Many Jews left the Communist Party when the Molotov-Ribbentrop Pact was signed (1939) and when the Jewish Doctors were accused of poisoning the leaders of the Kremlin (1953). Those who remained within the Party in the United States or continued to exhibit left-wing views were persecuted for their involvement in the Spanish Civil War during the McCarthyite years. In the USSR, Stalin liquidated many Jews who had served him in Spain including Kleber, Stern and Rosenberg.

Stalin saw conspiracy in the organization and the ideals of the International Brigades. When the show trials of leading Communists took place in Eastern Europe, a considerable number of defendants were former brigaders. Otto Sling and Andre Simone who were sentenced to death in the anti-Semitic Slansky trial in Czechoslovakia in 1952 were Jewish International Brigaders.

Many Jews who remained faithful to the ideals of Republican Spain eventually renounced the reactionary politics of the Soviet Union. For a time, it seemed as if the two were one and the same. Even within the Spanish struggle, it was apparent that this was not the case but this traumatic realization has taken longer for some than for others.

The Spanish Civil War has been painted in many political colours. It has also been romanticized but, like all wars, it was both terrible and terrifying. Stephen Spender, on visiting Spain, countered this imagery with a sombre message: “The final horror of war is the complete isolation of a man dying alone in a world whose reality is violence. The dead in wars are not heroes; they are freezing or rotting lumps of isolated insanity.”

From within the hypnotic embrace of Communism, a large number of Jews tried to make a stand when others refused to contemplate the impending horror and hoped that the danger would pass. The irrational events of the twentieth century have had a traumatic effect on such people. A few remain blinkered Stalinists, many in old age are still committed socialists and some have renounced politics altogether. The tragic course of Jewish history has flowed over the divisions of that apocalyptic period. The debt, fifty years on, should be acknowledged.

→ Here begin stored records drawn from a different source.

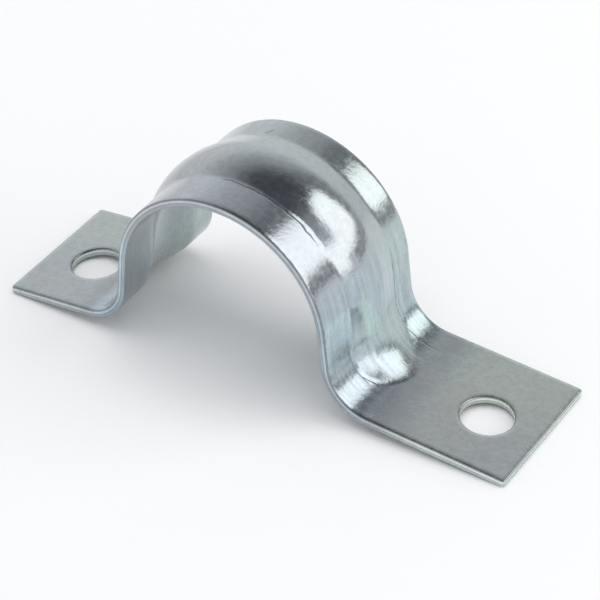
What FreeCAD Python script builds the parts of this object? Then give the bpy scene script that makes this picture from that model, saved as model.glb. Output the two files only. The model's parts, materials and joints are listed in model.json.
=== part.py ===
"""Two-hole conduit strap: one strip of zinc-plated steel, pressed into an arch with two drilled feet.

Frame: millimetres, +Z up, X along the strip from the short foot to the long foot, Y across the strip.
The origin lies under the middle of the strap's box, on the surface that the foot tips stand on.
The conduit runs along Y through the arch.
"""
import FreeCAD
import Part
import math
import os

from FreeCAD import Vector

# Strip
strip_width = 19.0
sheet = 1.0

# Arch and legs
arch_bore = 26.8            # diameter of the space for the conduit, inside the flanges
leg_lean = 5.5              # degrees by which each leg splays from the vertical
leg_run = 4.8               # straight length of each leg, between the arch and the foot bend
bend_radius = 5.5           # concave radius of each foot bend, on the strap's outer face

# Feet
short_foot = 11.6           # flat length of the foot at -X, from its bend to its tip
long_foot = 18.1            # flat length of the foot at +X
tip_drop = 1.15             # how far the unscrewed feet droop, measured at their tips
hole_diameter = 6.4
hole_from_tip = 7.0         # along the foot, from the tip to the hole's centre
hole_offset = -0.9          # the holes are punched off the middle of the strip

# Stiffening bead
bead_width = 9.2            # twice the distance from the crown's top line to the near root's outer end
bead_rise = 1.1             # height of the crown above the flanges
bead_root_radius = 1.2      # concave radius along the roots, on the outer face
bead_offset = 0.3           # the bead is pressed off the middle of the strip
flank_angle = 15.5          # slope in degrees at which the bead's +Y side runs out, straight, to its root
heel_ease = 1.5             # by how much the crown's heel radius exceeds the foot bend's
run_out_angle = 14.0        # degrees at which the crown runs into the foot

tool_overrun = 1.0          # how far a cutting solid reaches past the sheet
across = Vector(0.0, 1.0, 0.0)
tolerance = 1e-3            # two points closer than this are the same point
arch_radius = arch_bore / 2.0 + sheet
bend_height = bend_radius + sheet + tip_drop
crown_radius = ((bead_width / 2.0) ** 2 + bead_rise ** 2) / (2.0 * bead_rise) - bead_root_radius
heel_radius = bend_radius + heel_ease


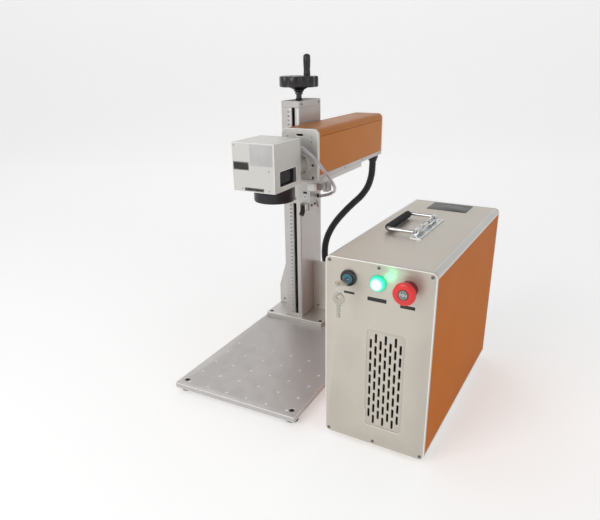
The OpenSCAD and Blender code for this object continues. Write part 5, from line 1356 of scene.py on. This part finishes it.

  1. John McGovern, Terror in Spain (London, 1937), p.13.
  2. Paul Preston, The Coming of the Spanish Civil War (London, 1978), p. 49.
  3. Adherents of the descendants of the Pretender Don Carlos and supporters of an ultra-Catholic monarchy.
  4. Martin Blinkhorn, Carlism and Crisis in Spain (Cambridge, 1975), p. 180.
  5. Gabriel Jackson, The Spanish Republic and the Civil War (Princeton, 1965), p. 386.
  6. Cesar Aronsfeld, The Ghosts of 1492 (New York, 1979).
  7. Aronsfeld, p. 42.
  8. Haim Avni, Spain, the Jews and Franco (Philadelphia, 1982), p. 49.
  9. Joseph Toth, “Juden im Spanischen Krieg 1936-1939”, Zeit Geschichte, April 1974, pp. 157-70.
  10. David Diamant, Combattants fuifs dans L’Arrnee Republicaine Espagnole 1936-39 (Paris, 1979), p. 70.
  11. Albert Prago, Jewish Currents, February 1979.
  12. Sean Cronin, Frank Ryan (Dublin, 1979), p. 90.
  13. Hywel Francis, Miners against Fascism: Wales and the Spanish Civil War (London, 1982), p. 181.
  14. Diamant, p. 314.
  15. Maurice Levine, Cheetham to Cordoba (Manchester, 1984).
  16. David Goodman’s essay in The Road to Spain, ed. D. Corkill and S. Rownsley (Dunfermline, 1981).
  17. L. Preger’s essay in The Road to Spain.
  18. Joe Jacobs, Out of the Ghetto (London, 1978), p. 213.
  19. Sam Wild’s essay in The Road to Spain.
  20. Jack Jones’s essay in The Road to Spain.
  21. Bob Doyle’s essay in The Road to Spain.